As the Met puts it, "In that period, art infused everything—furniture, lighting, ceramics, metalwork, jewelry, even dress—and manifested itself in artistic interiors." Everyone who could wanted to show off their money and good taste.
That world of wealth is the setting of many shows set in the U.S. during the late 1800s, including HBO Max's new critically acclaimed show "The Gilded Age."
But while a small number of people and corporations gathered more wealth, often due to unregulated and exploitative business practices, large swaths of the population lived in tenement housing, especially the many recent immigrants to the U.S.
The result was a lot of economic anxiety about income inequality, according to UC Santa Barbara professor of history Mary Furner.
"What was happening in the late 19th century,” Furner explained in a 2016 article about the 19th century vs. modern U.S., "was that people up and down the population hierarchy, from the poor to the wealthy, were all seeing the serious problems of trying to run a country by relying largely on unregulated competition, laissez faire."
All of those changes and anxieties led to social commentary in the form of new art styles, fashion and literature.
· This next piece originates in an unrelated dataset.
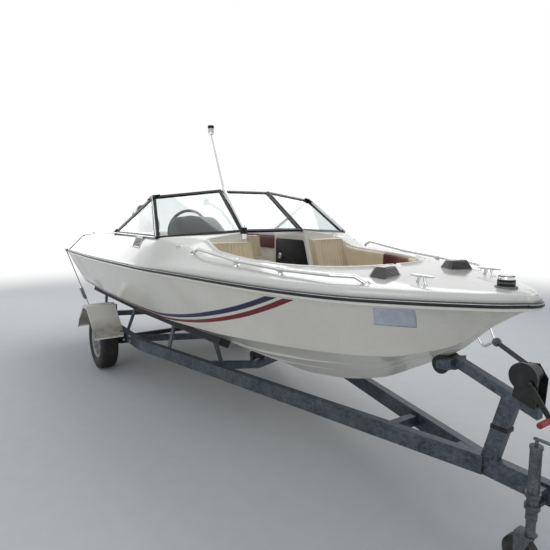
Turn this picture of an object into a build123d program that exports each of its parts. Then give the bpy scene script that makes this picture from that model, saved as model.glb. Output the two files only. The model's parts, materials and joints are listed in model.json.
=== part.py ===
from build123d import *
from collections import namedtuple
import math
import os

# A 5.1 metre bow-rider speedboat with an outboard motor, parked on its single-axle trailer.
# Sizes are in millimetres. Boat places are given as (forward from the transom top, port, up).

# Hull
HULL_LENGTH = 5080
HALF_BEAM = 1040
TRANSOM_RAKE = 8
RUB_RAIL_OUT = 22
RUB_RAIL_HALF = 12
SOLE_Z = 770
SOLE_THICK = 8

# Main cockpit, walkway and bow cockpit
COCKPIT_AFT = 640
COCKPIT_FORE = 2600
COCKPIT_HALF_TOP = HALF_BEAM - 240
COCKPIT_HALF_SOLE = HALF_BEAM - 325
DASH_DEPTH = 90
CONSOLE_WALL = 90
CONSOLE_SIDE = 30
WALKWAY_HALF = 290
CONSOLE_TOP_X = 3060
CONSOLE_FOOT_X = 3210
CONSOLE_TOP_Z = 1410
BOW_SEAT_Z = 950
BOW_OPEN_HALF = HALF_BEAM - 420
BOW_OPEN_STRAIGHT = 3600
BOW_OPEN_END = 4270
FOOTWELL_HALF = 250
FOOTWELL_END = 3880

# Motor well
WELL_LENGTH = 560
WELL_HALF = 390
WELL_FLOOR_Z = 925
TRANSOM_TOP_Z = 958
TRANSOM_THICK = 60

# Windscreen
SCREEN_SIDE_BASE = (2847, HALF_BEAM - 118, 1415)
SCREEN_SIDE_TOP = (2452, HALF_BEAM - 245, 1734)
SCREEN_POST_BASE = (3021, 282, 1456)
SCREEN_POST_TOP = (2561, 236, 1794)
SCREEN_AFT_BASE = (1670, HALF_BEAM - 140, 1413)
SCREEN_BAR = 26
SCREEN_THICK = 18
GLASS_THICK = 5
WINDOW_GAP = 6
HINGE_IN = 2
HINGE_ROD = 3.7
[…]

For example, Edith Wharton's 1920 novel "The Age of Innocence" is one of the better-known books that examines the Gilded Age.
It was turned into a 1993 movie, starring Daniel Day-Lewis, Wynona Rider and Michelle Pfieffer by director Martin Scorsese. Scorsese is also one of several directors tapped to help with the Metropolitan Museum's "In America: An Anthology of Fashion" exhibit.
What Kind of Fashion Will We See at the 2022 Met Gala?
Part of the fun of the Met Gala is the surprise when guests show up in their costumes, but there are certain hallmarks of Gilded Age fashion that might show up Monday night.
Feathers, corsets and structured dresses are all on theme for the era, according to experts cited by the TODAY show.
And, just like previous costumes worn by celebrities at the Met Gala, the theme welcomes over-the-top ensembles.